§ Your goal: Check each line of the records below for the word "handed" and copy those where it appears.

§ Data provided:
_ _ _
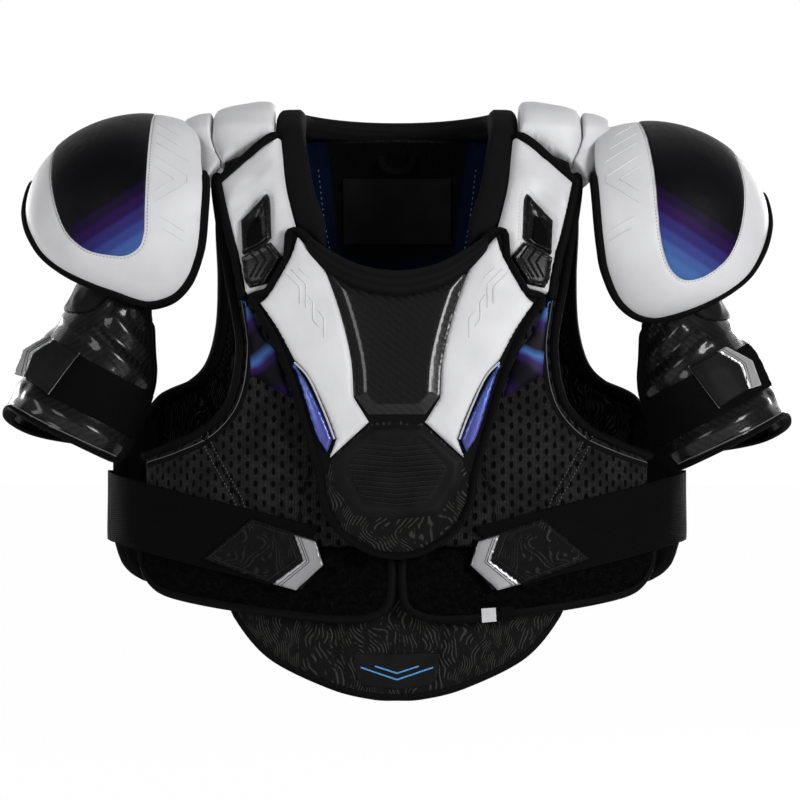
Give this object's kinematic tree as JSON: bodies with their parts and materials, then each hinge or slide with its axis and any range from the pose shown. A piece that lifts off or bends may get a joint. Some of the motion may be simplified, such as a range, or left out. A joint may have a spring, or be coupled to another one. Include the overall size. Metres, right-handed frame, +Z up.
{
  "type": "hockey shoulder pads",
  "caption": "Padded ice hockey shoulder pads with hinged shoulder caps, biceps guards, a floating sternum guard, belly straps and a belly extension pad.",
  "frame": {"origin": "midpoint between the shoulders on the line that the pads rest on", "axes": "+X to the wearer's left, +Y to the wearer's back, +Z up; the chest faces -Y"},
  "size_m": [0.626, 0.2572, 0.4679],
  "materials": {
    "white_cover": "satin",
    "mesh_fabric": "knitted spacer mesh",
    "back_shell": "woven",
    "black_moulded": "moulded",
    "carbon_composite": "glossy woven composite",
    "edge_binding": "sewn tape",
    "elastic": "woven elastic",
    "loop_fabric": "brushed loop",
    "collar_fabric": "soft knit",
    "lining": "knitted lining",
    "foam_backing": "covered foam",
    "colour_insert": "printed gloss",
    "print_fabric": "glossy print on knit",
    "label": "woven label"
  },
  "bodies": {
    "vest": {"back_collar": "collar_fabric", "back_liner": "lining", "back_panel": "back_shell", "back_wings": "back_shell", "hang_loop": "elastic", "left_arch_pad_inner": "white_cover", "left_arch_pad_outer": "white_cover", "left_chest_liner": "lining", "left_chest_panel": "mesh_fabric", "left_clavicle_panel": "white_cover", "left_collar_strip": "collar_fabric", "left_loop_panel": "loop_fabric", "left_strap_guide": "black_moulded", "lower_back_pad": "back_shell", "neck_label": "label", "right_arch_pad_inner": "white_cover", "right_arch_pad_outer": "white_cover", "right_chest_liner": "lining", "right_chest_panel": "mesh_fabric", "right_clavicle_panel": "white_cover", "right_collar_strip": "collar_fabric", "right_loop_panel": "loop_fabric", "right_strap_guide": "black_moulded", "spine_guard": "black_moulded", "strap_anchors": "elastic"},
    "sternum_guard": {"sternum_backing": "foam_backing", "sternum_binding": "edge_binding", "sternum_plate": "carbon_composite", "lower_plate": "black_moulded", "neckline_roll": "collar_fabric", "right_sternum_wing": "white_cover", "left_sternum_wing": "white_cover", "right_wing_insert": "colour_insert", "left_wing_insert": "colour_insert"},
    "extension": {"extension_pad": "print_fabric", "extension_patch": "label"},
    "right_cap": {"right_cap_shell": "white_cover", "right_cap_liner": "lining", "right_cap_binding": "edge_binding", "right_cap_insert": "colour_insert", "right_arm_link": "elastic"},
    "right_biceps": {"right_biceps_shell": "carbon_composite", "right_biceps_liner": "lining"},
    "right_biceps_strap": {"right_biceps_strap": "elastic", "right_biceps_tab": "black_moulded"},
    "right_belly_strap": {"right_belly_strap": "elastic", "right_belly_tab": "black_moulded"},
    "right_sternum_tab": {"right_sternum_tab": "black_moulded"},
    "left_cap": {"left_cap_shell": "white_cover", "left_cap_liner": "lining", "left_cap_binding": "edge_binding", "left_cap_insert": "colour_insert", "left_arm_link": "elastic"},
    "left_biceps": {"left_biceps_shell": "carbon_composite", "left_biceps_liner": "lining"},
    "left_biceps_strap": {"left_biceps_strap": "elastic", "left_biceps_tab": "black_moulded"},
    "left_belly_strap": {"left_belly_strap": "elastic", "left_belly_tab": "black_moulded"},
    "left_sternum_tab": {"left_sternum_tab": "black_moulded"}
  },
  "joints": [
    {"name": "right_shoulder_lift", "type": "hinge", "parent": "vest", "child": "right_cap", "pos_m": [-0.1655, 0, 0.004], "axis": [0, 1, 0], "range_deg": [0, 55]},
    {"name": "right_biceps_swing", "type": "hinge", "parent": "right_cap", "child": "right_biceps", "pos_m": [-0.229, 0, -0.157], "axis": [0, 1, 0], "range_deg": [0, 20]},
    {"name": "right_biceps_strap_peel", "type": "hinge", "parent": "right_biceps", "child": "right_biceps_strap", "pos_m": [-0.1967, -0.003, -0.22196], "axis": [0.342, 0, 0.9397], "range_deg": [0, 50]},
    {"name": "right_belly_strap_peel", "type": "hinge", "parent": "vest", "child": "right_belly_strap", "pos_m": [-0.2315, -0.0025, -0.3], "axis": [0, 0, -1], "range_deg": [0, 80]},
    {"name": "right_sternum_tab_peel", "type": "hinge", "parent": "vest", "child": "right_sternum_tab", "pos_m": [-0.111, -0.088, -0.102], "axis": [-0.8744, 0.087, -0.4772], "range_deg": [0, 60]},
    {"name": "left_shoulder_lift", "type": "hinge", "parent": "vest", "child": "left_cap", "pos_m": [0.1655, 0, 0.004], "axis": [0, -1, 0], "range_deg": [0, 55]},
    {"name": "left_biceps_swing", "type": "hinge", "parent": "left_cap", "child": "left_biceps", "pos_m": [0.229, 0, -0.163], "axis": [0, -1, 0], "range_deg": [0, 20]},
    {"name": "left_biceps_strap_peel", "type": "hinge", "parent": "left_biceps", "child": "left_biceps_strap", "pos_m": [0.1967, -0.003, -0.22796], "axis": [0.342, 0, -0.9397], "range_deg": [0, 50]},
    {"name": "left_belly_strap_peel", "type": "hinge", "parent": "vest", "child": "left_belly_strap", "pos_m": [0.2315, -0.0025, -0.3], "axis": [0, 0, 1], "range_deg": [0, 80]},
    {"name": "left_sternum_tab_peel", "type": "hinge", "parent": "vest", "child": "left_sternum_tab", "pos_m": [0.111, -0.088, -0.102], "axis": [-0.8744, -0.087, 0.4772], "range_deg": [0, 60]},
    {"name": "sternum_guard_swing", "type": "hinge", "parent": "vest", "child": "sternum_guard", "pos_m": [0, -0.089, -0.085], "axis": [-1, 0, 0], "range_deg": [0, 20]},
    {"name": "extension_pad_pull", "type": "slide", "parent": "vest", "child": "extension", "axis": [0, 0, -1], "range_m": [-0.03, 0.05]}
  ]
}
_ _ _
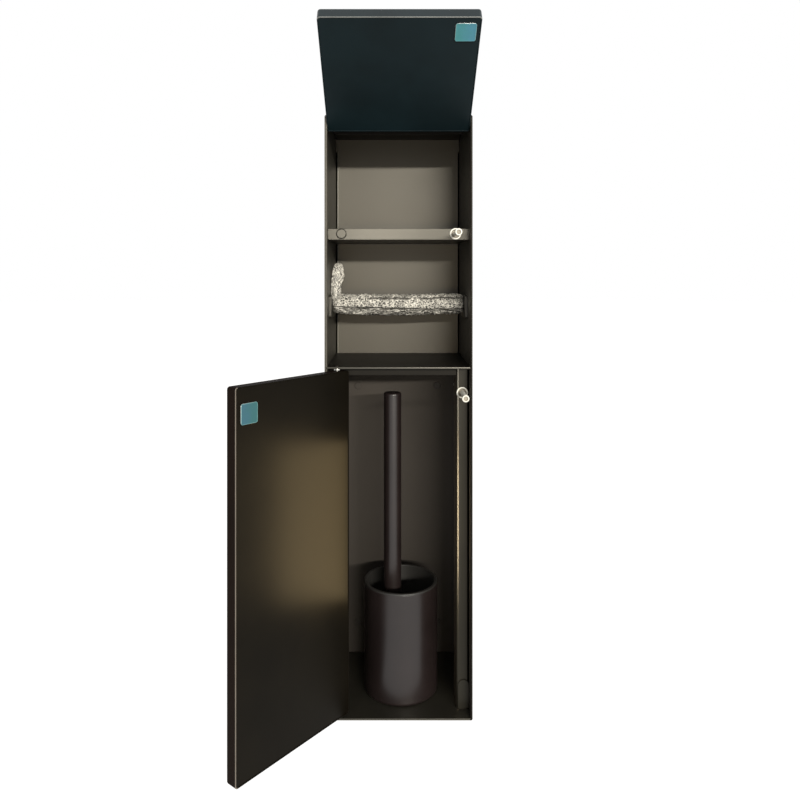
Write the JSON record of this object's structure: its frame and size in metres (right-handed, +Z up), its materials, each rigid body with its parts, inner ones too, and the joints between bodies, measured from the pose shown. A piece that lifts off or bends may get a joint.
_ _ _
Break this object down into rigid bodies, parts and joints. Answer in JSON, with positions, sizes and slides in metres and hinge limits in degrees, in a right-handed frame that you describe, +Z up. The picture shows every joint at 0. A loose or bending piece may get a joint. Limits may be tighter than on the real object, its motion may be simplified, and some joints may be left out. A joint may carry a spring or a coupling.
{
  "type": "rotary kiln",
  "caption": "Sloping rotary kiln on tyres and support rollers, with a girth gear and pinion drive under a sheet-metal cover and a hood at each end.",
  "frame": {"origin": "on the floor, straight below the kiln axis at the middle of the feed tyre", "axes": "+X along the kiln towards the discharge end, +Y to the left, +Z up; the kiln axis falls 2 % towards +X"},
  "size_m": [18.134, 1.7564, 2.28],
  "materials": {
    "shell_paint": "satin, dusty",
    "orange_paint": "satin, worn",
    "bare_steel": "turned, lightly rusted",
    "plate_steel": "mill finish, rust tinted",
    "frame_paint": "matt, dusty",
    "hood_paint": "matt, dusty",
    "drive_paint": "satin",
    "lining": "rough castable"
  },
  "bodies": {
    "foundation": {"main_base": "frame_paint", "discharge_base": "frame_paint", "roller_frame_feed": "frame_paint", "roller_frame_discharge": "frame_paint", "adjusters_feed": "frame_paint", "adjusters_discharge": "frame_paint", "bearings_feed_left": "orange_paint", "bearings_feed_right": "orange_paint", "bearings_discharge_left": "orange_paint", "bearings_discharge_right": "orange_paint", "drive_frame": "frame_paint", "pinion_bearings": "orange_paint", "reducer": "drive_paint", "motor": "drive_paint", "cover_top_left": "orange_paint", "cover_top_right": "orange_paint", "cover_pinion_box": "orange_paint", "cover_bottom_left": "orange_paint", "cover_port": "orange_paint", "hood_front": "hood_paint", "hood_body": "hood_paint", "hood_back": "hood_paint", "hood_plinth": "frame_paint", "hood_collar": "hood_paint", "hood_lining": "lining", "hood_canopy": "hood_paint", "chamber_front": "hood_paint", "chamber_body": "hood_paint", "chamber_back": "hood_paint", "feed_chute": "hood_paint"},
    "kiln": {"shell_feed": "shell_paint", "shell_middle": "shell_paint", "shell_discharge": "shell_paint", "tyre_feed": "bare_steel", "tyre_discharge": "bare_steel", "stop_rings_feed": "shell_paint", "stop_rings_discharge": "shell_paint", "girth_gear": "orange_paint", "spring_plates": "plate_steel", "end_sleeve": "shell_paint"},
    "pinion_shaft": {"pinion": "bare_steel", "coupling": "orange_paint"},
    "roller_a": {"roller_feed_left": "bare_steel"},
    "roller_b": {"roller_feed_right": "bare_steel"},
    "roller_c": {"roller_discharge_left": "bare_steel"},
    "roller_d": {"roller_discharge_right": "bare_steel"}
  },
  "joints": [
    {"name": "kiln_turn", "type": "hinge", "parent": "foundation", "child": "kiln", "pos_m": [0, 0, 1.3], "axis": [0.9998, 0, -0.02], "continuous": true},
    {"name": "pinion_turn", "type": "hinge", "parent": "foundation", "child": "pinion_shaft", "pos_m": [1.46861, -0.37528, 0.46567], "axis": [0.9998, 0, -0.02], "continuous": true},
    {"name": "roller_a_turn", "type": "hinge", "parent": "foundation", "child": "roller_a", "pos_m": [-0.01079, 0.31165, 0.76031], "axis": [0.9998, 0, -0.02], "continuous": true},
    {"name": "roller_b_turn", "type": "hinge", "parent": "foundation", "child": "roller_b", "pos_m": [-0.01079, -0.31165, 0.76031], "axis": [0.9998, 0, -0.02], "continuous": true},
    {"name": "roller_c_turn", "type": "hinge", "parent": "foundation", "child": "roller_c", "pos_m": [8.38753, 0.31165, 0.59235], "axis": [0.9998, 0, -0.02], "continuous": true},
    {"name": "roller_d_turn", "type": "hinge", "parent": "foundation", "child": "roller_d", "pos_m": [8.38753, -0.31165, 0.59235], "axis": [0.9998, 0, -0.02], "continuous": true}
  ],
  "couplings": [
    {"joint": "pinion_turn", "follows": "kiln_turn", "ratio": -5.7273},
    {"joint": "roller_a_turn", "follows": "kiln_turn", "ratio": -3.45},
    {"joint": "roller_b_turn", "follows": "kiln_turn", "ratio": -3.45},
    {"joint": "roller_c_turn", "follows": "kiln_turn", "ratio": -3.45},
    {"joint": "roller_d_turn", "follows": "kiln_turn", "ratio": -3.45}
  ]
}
_ _ _
§ Answer below:
Give this object's kinematic tree as JSON: bodies with their parts and materials, then each hinge or slide with its axis and any range from the pose shown. A piece that lifts off or bends may get a joint. Some of the motion may be simplified, such as a range, or left out. A joint may have a spring, or be coupled to another one. Include the overall size. Metres, right-handed frame, +Z up.
Write the JSON record of this object's structure: its frame and size in metres (right-handed, +Z up), its materials, each rigid body with its parts, inner ones too, and the joints between bodies, measured from the pose shown. A piece that lifts off or bends may get a joint.
Break this object down into rigid bodies, parts and joints. Answer in JSON, with positions, sizes and slides in metres and hinge limits in degrees, in a right-handed frame that you describe, +Z up. The picture shows every joint at 0. A loose or bending piece may get a joint. Limits may be tighter than on the real object, its motion may be simplified, and some joints may be left out. A joint may carry a spring or a coupling.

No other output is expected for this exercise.